Many of its churches rose up directly and majestically over the walls

of the Kremlin. Within them, classical columns framed the approach to the royal doors and a throne behind the altar provided the metropolitan with a suitably Nikonian place of authority. The main church of the Savior on the Walls must have been the scene of marvelous singing in view of its unparalleled acoustics and a choir area nearly as big as the nave. Even today its bells are among the most sonorous in Russia. Faithful to both the xenophobia and the love of pictorial beauty of Old Muscovy, the Last Judgment scene on the west wall of the Church of the Savior is a magnificent monolith that depicts an unprecedented three rows of foreigners among the ranks of the condemned.143

But history was about to condemn this mighty monument of Muscovy rather than the foreigners in its frescoes. In 1691, the year of Metropolitan Ion's death, young Tsar Peter began the humiliation of Rostov, making the first of many forced exactions from its rich store of silver. He was soon to complete the process of subordinating the church by abolishing the patriarchate and establishing a state-controlled synod as its ruling body. There were to be no more 'Great Sovereigns' from the clergy like Philaret and Nikon, no more Great Rostovs in the world of Peter the Great, Catherine the Great-and the Great Revolution.

2. The Westward Turn

Ihe rejection of both fundamentalists and theocrats meant the end of any serious efforts to maintain a civilization completely distinct from that of the West. The religious ideology of Muscovy was rejected as unworkable for a modern state, and the rigid barriers against Western influence which both Nikon and Awakum had sought to shore up were largely removed after 1667.

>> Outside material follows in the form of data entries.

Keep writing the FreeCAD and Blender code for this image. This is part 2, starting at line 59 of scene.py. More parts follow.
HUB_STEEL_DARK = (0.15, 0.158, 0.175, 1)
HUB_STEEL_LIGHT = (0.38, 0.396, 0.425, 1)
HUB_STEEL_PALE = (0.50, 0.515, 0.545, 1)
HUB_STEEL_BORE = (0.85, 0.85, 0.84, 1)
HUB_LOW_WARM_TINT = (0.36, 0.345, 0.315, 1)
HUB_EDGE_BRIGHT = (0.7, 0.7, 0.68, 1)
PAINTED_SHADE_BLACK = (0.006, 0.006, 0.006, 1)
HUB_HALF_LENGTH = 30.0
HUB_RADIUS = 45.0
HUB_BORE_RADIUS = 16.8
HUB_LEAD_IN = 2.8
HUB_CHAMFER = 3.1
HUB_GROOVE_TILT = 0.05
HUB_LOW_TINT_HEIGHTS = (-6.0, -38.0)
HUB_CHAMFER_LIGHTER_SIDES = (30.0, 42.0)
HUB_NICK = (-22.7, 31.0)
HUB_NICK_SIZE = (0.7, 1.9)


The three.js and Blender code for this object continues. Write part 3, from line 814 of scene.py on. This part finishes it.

It was not yet clear how much and what kind of Western influence was to prevail in the ungainly new empire. Only gradually and fitfully was Russia able to fashion a creative culture and an administrative system which harmonized with those in the rest of Europe. The celebrated reforms of Peter the Great pointed the way to the future. But the fresh religious gropings that preceded these reforms and the exotic resistance movements that developed in reaction to them indicate that the triumph of secular modernization was far from complete.

New Religious Answers

The last quarter of the seventeenth century-from the death of Alexis to the assumption of real power by Peter the Great-was a kind of interregnum. The continued progression toward Western ways was dramatized by the emancipation of women from the terem (the special upstairs chamber to which they had previously been largely confined) under the regent Sophia, daughter of Alexis, who became the first woman to rule Russia. Her principal minister, V. V. Golitsyn, provided an important link between the Westernizing work of Alexis and that of Peter. Golitsyn helped reorganize the military establishment, abolish the antiquated system of social precedence (mestnichestvo), and modify many of the more cruel forms of legal investigation and punishment.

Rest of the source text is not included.